__RECORDED DATA__:

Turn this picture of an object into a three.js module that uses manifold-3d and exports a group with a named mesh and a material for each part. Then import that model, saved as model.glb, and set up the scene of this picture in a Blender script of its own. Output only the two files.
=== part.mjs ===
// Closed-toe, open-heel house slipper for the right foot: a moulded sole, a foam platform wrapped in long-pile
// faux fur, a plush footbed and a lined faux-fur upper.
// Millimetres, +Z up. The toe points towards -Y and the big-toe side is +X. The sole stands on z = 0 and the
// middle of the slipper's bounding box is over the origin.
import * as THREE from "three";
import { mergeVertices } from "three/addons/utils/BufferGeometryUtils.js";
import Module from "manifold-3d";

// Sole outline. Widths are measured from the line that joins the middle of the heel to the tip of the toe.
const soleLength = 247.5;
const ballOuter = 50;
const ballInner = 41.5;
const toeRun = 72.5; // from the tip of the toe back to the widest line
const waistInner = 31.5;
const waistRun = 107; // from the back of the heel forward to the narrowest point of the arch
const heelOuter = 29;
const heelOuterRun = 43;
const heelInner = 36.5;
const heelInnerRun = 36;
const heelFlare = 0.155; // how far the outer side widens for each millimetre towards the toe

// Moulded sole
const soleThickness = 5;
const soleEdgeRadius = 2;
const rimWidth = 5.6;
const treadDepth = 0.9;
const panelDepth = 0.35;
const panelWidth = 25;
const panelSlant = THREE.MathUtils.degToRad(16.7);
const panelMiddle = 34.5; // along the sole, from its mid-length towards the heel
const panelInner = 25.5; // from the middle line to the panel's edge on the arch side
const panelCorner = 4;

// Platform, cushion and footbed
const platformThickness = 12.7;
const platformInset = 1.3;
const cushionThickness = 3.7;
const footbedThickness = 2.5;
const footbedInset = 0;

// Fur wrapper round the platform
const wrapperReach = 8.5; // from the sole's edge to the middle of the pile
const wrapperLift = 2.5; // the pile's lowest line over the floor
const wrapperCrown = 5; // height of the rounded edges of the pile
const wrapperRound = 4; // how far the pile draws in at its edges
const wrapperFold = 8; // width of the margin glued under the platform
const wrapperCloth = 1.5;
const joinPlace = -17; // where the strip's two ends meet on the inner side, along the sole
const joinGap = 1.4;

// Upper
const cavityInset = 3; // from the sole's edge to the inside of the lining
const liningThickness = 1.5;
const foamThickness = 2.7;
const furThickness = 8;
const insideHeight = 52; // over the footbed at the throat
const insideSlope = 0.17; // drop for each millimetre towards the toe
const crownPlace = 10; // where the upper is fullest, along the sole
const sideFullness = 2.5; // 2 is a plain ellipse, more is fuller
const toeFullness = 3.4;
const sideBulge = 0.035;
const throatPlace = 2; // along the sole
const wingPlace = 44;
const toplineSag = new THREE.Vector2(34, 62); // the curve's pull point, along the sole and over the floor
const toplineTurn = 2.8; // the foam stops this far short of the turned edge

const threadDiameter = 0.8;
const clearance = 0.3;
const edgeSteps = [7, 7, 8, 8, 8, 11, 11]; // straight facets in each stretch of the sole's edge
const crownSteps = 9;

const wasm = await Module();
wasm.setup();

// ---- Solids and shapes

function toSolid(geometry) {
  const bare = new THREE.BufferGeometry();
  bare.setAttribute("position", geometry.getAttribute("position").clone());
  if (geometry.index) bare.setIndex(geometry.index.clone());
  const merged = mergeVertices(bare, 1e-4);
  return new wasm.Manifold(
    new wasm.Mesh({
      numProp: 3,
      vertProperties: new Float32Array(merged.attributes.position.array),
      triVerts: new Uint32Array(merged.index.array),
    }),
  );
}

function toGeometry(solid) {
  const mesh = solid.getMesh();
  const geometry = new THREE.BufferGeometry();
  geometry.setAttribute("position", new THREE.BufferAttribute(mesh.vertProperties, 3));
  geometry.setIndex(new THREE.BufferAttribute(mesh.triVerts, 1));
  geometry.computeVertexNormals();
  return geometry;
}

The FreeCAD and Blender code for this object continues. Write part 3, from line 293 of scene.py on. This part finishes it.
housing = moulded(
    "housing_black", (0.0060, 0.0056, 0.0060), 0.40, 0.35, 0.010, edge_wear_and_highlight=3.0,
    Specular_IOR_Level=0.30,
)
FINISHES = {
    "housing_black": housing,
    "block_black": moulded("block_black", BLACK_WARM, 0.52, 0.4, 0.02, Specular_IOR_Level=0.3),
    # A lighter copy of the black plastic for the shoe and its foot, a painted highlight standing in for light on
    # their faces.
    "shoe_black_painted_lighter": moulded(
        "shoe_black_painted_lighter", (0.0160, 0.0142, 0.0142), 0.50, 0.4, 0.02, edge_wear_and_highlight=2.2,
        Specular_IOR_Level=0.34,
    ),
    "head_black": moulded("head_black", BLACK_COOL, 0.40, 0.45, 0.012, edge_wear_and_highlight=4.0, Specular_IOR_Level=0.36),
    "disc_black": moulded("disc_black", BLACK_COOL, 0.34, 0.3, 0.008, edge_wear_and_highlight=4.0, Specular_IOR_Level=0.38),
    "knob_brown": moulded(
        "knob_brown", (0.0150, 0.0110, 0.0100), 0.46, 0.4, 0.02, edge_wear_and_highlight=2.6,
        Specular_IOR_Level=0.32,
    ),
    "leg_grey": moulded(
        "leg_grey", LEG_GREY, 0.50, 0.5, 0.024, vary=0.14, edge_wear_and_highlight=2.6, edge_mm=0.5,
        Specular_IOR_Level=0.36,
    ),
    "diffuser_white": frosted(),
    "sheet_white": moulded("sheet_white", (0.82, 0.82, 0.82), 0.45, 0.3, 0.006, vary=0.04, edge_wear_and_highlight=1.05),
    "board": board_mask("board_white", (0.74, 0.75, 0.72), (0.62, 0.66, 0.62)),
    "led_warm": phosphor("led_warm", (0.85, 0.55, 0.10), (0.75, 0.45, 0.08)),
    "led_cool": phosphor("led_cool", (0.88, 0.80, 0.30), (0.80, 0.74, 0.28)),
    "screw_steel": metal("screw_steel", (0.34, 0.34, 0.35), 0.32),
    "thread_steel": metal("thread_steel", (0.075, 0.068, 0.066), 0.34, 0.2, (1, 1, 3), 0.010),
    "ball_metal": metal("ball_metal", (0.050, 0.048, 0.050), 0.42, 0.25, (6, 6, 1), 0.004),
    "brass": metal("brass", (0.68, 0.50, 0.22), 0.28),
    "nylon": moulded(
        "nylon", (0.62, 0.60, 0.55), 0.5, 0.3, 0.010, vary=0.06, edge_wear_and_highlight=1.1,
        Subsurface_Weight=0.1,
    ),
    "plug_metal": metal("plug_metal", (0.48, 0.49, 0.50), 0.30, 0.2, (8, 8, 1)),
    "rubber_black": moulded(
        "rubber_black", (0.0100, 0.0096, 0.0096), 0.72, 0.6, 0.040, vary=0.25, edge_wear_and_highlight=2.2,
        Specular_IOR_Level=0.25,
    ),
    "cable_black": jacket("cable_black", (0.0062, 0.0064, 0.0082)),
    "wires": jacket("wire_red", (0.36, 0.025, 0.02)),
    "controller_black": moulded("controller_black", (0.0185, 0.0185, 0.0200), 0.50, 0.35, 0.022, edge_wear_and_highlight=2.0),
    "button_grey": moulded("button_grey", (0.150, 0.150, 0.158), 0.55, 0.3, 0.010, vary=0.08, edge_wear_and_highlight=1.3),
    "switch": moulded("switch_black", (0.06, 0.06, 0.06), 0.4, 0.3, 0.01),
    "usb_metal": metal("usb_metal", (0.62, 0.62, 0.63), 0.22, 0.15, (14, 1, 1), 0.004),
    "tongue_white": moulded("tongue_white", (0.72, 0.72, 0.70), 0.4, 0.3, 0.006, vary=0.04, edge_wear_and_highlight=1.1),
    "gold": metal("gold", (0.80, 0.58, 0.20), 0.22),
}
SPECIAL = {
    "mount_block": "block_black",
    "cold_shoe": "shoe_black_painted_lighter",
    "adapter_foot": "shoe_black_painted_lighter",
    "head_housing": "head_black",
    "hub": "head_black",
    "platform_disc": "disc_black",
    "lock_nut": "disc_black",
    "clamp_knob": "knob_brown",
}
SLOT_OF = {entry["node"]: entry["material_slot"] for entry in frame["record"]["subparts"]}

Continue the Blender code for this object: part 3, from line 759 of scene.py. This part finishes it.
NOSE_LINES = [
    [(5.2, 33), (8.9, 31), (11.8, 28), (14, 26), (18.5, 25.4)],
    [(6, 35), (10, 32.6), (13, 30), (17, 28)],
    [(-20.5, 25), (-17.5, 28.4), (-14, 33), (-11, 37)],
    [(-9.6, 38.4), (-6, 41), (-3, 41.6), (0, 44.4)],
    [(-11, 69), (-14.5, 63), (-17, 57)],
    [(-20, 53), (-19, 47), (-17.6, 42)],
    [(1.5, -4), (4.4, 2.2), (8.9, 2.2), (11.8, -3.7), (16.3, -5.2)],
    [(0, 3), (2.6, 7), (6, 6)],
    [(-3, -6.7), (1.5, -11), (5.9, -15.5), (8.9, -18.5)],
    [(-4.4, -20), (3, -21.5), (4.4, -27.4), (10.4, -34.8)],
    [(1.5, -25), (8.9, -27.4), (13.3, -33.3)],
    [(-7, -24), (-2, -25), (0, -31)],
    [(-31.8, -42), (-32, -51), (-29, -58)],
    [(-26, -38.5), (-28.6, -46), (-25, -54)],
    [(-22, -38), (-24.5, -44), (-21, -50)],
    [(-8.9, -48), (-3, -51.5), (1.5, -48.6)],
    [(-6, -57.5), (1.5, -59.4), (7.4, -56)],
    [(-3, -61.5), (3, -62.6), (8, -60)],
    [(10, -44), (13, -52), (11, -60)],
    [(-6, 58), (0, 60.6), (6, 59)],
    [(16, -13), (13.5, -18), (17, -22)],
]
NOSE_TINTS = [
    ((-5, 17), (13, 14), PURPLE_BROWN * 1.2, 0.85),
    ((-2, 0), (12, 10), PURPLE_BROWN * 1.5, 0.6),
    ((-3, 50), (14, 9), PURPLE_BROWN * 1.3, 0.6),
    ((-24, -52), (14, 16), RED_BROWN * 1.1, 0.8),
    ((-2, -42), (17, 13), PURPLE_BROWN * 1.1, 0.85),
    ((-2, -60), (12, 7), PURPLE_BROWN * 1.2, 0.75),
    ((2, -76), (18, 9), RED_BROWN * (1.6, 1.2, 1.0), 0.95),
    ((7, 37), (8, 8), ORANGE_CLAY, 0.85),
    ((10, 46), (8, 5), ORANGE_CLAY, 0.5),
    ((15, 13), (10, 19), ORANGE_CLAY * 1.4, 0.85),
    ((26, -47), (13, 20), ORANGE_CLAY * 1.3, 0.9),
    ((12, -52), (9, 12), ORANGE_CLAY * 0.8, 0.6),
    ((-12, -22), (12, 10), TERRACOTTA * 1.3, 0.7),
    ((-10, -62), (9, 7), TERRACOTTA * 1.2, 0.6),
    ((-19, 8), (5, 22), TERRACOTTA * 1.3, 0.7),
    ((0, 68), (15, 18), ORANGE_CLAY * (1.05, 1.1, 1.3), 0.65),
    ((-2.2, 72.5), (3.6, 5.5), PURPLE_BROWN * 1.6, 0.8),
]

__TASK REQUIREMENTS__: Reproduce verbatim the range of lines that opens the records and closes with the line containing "import Module from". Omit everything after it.

__SOLUTION TO THIS TASK__:
Turn this picture of an object into a three.js module that uses manifold-3d and exports a group with a named mesh and a material for each part. Then import that model, saved as model.glb, and set up the scene of this picture in a Blender script of its own. Output only the two files.
=== part.mjs ===
// Closed-toe, open-heel house slipper for the right foot: a moulded sole, a foam platform wrapped in long-pile
// faux fur, a plush footbed and a lined faux-fur upper.
// Millimetres, +Z up. The toe points towards -Y and the big-toe side is +X. The sole stands on z = 0 and the
// middle of the slipper's bounding box is over the origin.
import * as THREE from "three";
import { mergeVertices } from "three/addons/utils/BufferGeometryUtils.js";
import Module from "manifold-3d";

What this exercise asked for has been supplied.